Mobile networks only account for about 20% of Nokia's sales. But Ericsson and Nortel, which rely far more on the infrastructure market, desperately need 3G revenue to help compensate for a dramatic decline in sales of second-generation equipment. Both companies recently warned that they expect to report a sequential decline in sales in the third quarter from the second quarter.

Scott Wickware, director of WCDMA solutions at Nortel, acknowledges 3G shipments for the second half of 2002 aren't going to be in line with what his company was projecting 12 months ago. But he maintains all new wireless standards are held back by technical teething problems.

A spokeswoman for Ericsson said the company still believes 3G equipment will count for 10% of its revenue this year. "We are not surprised by the slow rollout of 3G," she added. But analysts maintain that lackluster sales of 3G equipment mean that there is little chance of the global mobile-networks market stabilizing next year, as Ericsson is forecasting.

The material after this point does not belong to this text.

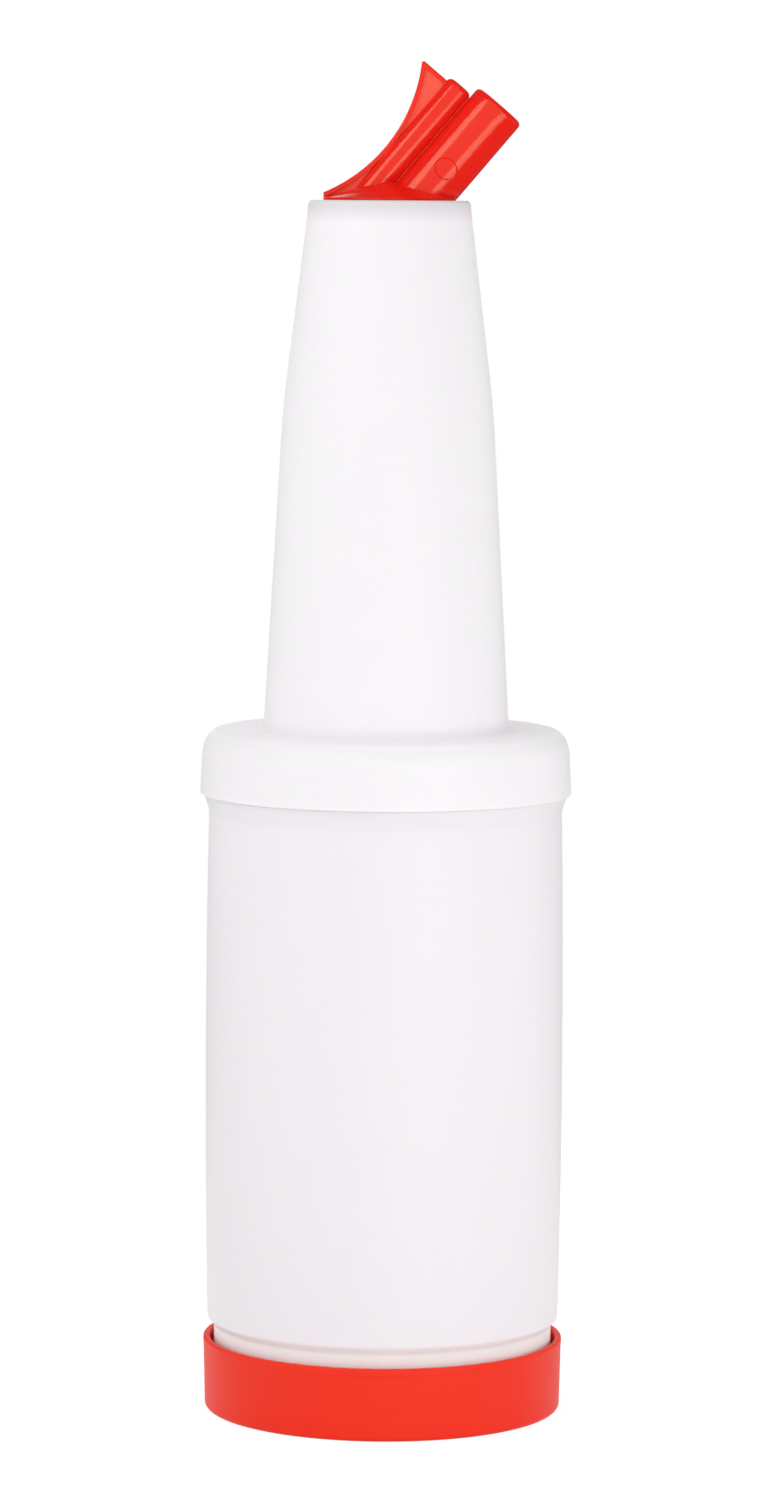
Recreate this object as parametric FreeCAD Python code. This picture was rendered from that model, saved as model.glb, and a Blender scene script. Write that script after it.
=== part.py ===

Industry executives acknowledge that WCDMA is still a work in progress. Tony Milbourn, managing director of British handset designer TTP Communications PLC, says the WCDMA standard won't be completely finalized until "three or four" handset makers have their phones working well on networks from "three or four" different suppliers. "It could be one and a half to two years before everything is hunky-dory," he says.

The European mobile-phone industry had similar hold-ups with the launch of GPRS, or general packet radio services, technology, a forerunner to WCDMA. Different equipment makers also interpreted the GPRS standard differently leading to compatibility problems for operators and consumers. Nokia, waiting for the technology to mature, didn't launch its first GPRS handset until about a year after the first networks went live in mid-2000. In fact, the industry is only now launching services that allow customers to use the GPRS functions on their handset when traveling abroad.